I’ve had my fair share of all of these in the past month. In the past five days I’ve learned of two people I loved suddenly pass away. I’ve also watched as many friends face the same. Last night I sat in the emergency room with my husband for ten hours – thankfully his extreme abdominal pain wasn’t what we feared – finally at 7.30am after a CT scan we left the hospital knowing that he would be okay.
What I observed gave me much to ponder…
I watched as staff members were accosted by impatient people.
I observed a woman fall to the ground unable to breathe, choking on her own gagging – and watch as no one came to her aid.
I helplessly watched my own husband in agony wait for six hours to see a doctor – who at that time finally gave him something for the pain.
I watched two daughters try to keep their desperately ill mother awake – I felt their worry and concern.
I listened to the news that was continuously on in the waiting room – doom and gloom – disease, death, destruction.
I tried to sleep on a raggedy set of three chairs, using one of the blankets my husband had to keep warm and muffle some of the sound. The blanket was taken away from me.
I also observed much more…
Loved ones comforting one another.
Strangers sharing a compassionate glance of understanding.
Doctors and nurses doing the best that they could.
Paramedics sitting with people on stretchers keeping a watchful eye over them, and even creating some smiles.
Porters, cleaners and security guards go about their jobs.

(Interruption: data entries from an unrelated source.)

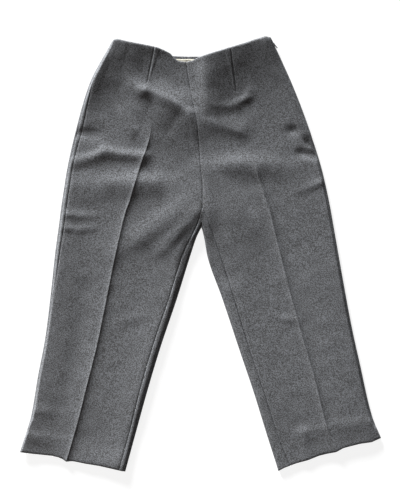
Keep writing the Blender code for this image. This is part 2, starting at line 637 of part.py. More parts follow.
def main():
    for old in list(bpy.data.objects):
        bpy.data.objects.remove(old)
    trousers = new_collection("trousers")
    cutters = new_collection("cutters")
    cutters.hide_render = True
    flannel = material("grey_flannel", (0.13, 0.13, 0.13), 0.95)
    cream = material("cream_tape", (0.62, 0.58, 0.47), 0.9)
    woven = material("black_zip_tape", (0.012, 0.012, 0.014), 0.9)
    metal = material("dark_zip_metal", (0.05, 0.05, 0.05), 0.45, 1.0)
    right = Leg("right", RIGHT_LEG, RIGHT_HEM)
    left = Leg("left", LEFT_LEG, LEFT_HEM)
    for leg in (right, left):
        shell("front_" + leg.side, front_grid(leg, 0), front_grid(leg, CLOTH), flannel, trousers)
        shell("back_" + leg.side, back_grid(leg, 0), back_grid(leg, CLOTH), flannel, trousers)
    waist_tape(cream, trousers)
    for name, near, far in (
        ("zip_tape_front", ZIP_RIM + STRIP_NEAR, ZIP_RIM + STRIP_FAR),
        ("zip_tape_back", ZIP_RIM - STRIP_FAR, ZIP_RIM - STRIP_NEAR),
    ):
        strip(name, left, STRIP_DEPTH, (near, far), ZIP_BOTTOM, ZIP_TOP, woven, trousers)
    chain = (ZIP_RIM - CHAIN_HALF, ZIP_RIM + CHAIN_HALF)
    strip("zip_chain", left, CHAIN_DEPTH, chain, ZIP_BOTTOM, ZIP_TOP, metal, trousers)
    make_slider(left, metal, trousers, cutters)
    make_pull(left, metal, trousers, cutters)


main()
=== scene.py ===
"""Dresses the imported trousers: flannel panels with folds, creases and darts, the waist tape and the side zip,
on a light table seen from straight above. Sizes in the tables are millimetres, in the part's frame."""

import math

import bpy
import numpy as np
from bpy.props import FloatProperty, FloatVectorProperty, PointerProperty
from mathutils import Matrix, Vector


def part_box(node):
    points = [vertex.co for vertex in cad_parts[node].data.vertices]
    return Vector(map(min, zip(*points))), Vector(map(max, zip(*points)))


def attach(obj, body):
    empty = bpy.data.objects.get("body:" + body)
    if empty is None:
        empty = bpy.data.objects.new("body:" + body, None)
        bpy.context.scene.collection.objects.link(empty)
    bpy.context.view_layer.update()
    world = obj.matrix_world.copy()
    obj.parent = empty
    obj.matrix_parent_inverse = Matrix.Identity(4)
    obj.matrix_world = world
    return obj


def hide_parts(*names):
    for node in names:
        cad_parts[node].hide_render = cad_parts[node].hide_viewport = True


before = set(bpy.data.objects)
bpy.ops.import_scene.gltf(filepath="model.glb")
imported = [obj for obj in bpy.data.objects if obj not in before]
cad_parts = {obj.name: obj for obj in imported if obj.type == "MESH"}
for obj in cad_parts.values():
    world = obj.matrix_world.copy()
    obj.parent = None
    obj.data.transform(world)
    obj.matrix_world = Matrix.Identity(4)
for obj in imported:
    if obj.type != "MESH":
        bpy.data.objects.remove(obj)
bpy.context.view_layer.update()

bl_info = {
    "name": "Laid-flat wool trousers",
    "version": (1, 0, 0),
    "blender": (4, 5, 0),
    "location": "View3D > Sidebar > Trousers",
    "description": "Builds cropped flannel trousers laid flat, with their folds, zip and stage",
    "category": "Add Mesh",
}

MM = 0.001
# Radius of the turned edges, and of the zip's, and the gap at a seam.
RIM = 1.9
ZIP_RIM = 3.5
SEAM_GAP = 0.12

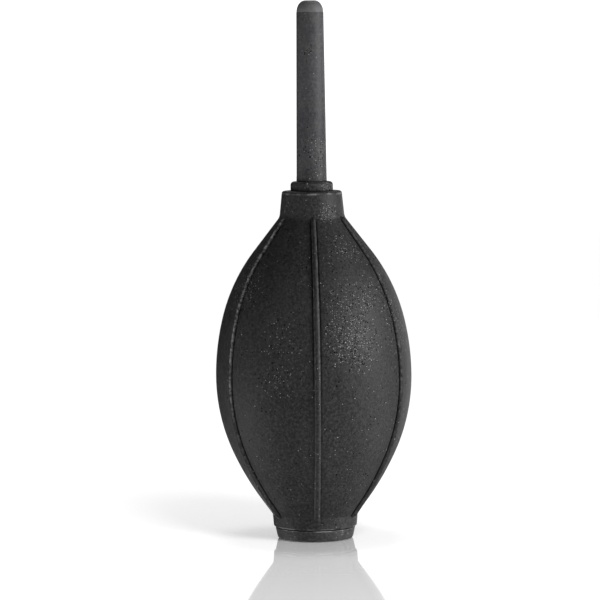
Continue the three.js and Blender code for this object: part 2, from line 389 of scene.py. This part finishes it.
def bulb_spacing(z):
    """Rows are close together at the ribs' ends and further apart elsewhere."""
    near_end = min(abs(z - RIB_LOW_END), abs(z - RIB_HIGH_END)) < 2
    return 0.2 if near_end else 1.05


def bulb_shell():
    """One closed rubber wall, with the ribs raised on its outside and a crease on each side of them."""
    crest = meridian(-RIB_HEIGHT, FOOT_ROOT - 0.7, NECK_ROOT - 0.7)
    middle = meridian(WALL / 2, FOOT_BORE + 3, NECK_BORE + 2.6)
    outline = divided(bulb_outline(), True, bulb_spacing)
    panel_steps = 16
    sector = 2 * math.pi / RIB_COUNT
    vertices, rings, creases, painted_glints = [], [], [], []
    for radius, z in outline:
        outer = radius > radius_at(middle, z)
        on_ribs = outer and RIB_LOW_END - 1 < z < RIB_HIGH_END + 1
        rise = max(0, radius_at(crest, z) - radius) if on_ribs else 0
        across = rib_columns(z)
        start = len(vertices)
        for rib in range(RIB_COUNT):
            facing = -math.pi / 2 + rib * sector
            for sideways in across:
                share = rib_share(sideways, z) if on_ribs else 0
                # The crease share cuts the crease into the wall and, stored on the points, also paints it
                # black as shade.
                crease = crease_share(sideways, z) if on_ribs else 0
                crease *= 1 if rib else front_crease_share(z)
                out = math.sqrt(radius ** 2 - sideways ** 2) + rise * share - CREASE_DEPTH * crease
                vertices.append((
                    out * math.cos(facing) - sideways * math.sin(facing),
                    out * math.sin(facing) + sideways * math.cos(facing),
                    z,
                ))
                creases.append(crease)
                painted_glints.append(RIB_PAINTED_GLINT[rib] * painted_glint_share(sideways, z) if on_ribs else 0)
            edge = math.asin(across[-1] / radius)
            for step in range(1, panel_steps):
                angle = facing + edge + (sector - 2 * edge) * step / panel_steps
                vertices.append((radius * math.cos(angle), radius * math.sin(angle), z))
                creases.append(0)
                painted_glints.append(0)
        rings.append(list(range(start, len(vertices))))
    shell = new_piece("bulb_shell", vertices, rings_to_faces(rings, True), sharp_angle=50)
    # Stored on the points: the crease share, which also paints shade, and the painted highlight on the
    # ribs' shoulders.
    for name, values in (("crease", creases), ("painted_glint", painted_glints)):
        shell.data.attributes.new(name, "FLOAT", "POINT").data.foreach_set("value", values)
    return shell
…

This reminds me, that no matter how chaotic life may seem, there is always gifts to embrace if you’re open to seeing them.
As I come to terms with my own grief, I know this – life must and will go on.
Each moment is precious, each relationship treasured.
I choose to find gratitude in the ugliest of scenarios, and seek forgiveness in times of wrongdoing.
Life is precious. We do not know when our time on earth will come to an end. What I do know is all I have is this moment, and I am truly grateful that I am alive to experience it.